Only after Hindutva hotheads in other parts of the country had added fuel to the fire lit by Mr Singh did the BJP’s prime ministerial candidate react. Without naming anyone he merely “disapproved of these petty and irresponsible statements”.

No wonder the reaction across the country has been strong, particularly in the sensitive state of Kashmir where chief minister Omar Abdullah and his father and Union minister Farooq Abdullah have made some very sharp remarks.

The elder Mr Abdullah has even declared that Kashmir won’t be a part of a “communal India”. Mr Modi and his Hindutva herds should realise that they are not only losing votes but also endangering Indian unity.

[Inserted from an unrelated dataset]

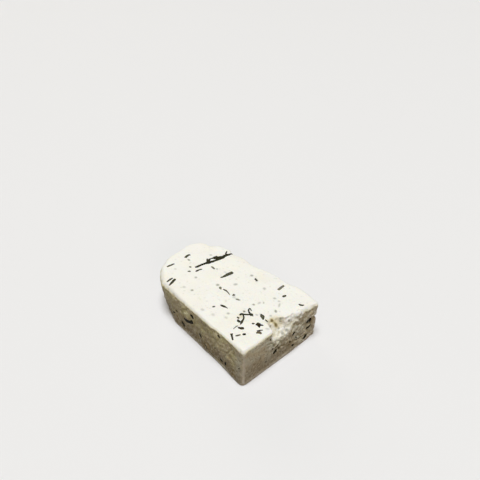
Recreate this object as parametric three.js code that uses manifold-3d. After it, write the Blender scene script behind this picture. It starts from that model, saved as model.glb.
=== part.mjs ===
// A block of white brined cheese with chopped herbs, cut from a longer moulded piece.
// Millimetres, +Z up. +X points to the crumbly cut end, -Y to the straight long side.
// The origin lies under the middle of the block, on the flat face that it rests on.
import * as THREE from 'three';
import { mergeVertices } from 'three/addons/utils/BufferGeometryUtils.js';
import Module from 'manifold-3d';

// Driving dimensions of the block
const HEIGHT = 30.4;
const CUT_END_X = 58.2;
const STRAIGHT_SIDE_Y = -35.1;
const FRONT_CORNER_RADIUS = 2.2;

// Edges: the cut ones are crisp, the moulded far end is soft, and so are the far stretch of the
// straight side's top edge and the back corner of the cut end. The front corner's tip is worn
const CUT_EDGE_RADIUS = 1.8;
const MOULDED_EDGE_RADIUS = 3.6;
const MOULDED_FROM_X = [-18, -50];
const SOFT_SIDE_EDGE = 2.4;
const SOFT_SIDE_X = [34, -40];
const SOFT_SIDE_Y = [-10, -30];
const SOFT_CORNER_EDGE = 1.4;
const SOFT_CORNER_X = [40, 54];
const SOFT_CORNER_Y = [18, 26];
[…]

One question to which the champions of Hindutva seem to have paid no attention is: why will Pakistan admit millions and millions whom they want to extern from India, especially at a time when Pakistan’s interest in Indian elections is visibly limited. Eminent Pakistani commentator Ayesha Siddiqa attributes this to Pakistanis’ worry about their own future in the face of the Taliban’s lethal challenge. Some Pakistani experts feel that if they could work with Atal Behari Vajpayee’s BJP government, they could do so also with the BJP government under Mr Modi. Some months ago, Sartaj Aziz, foreign policy and defence adviser to Prime Minister Nawaz Sharif, was asked what he thought of Mr Modi as India’s Prime Minister. His reply: “Modi is India’s problem, not Pakistan’s.”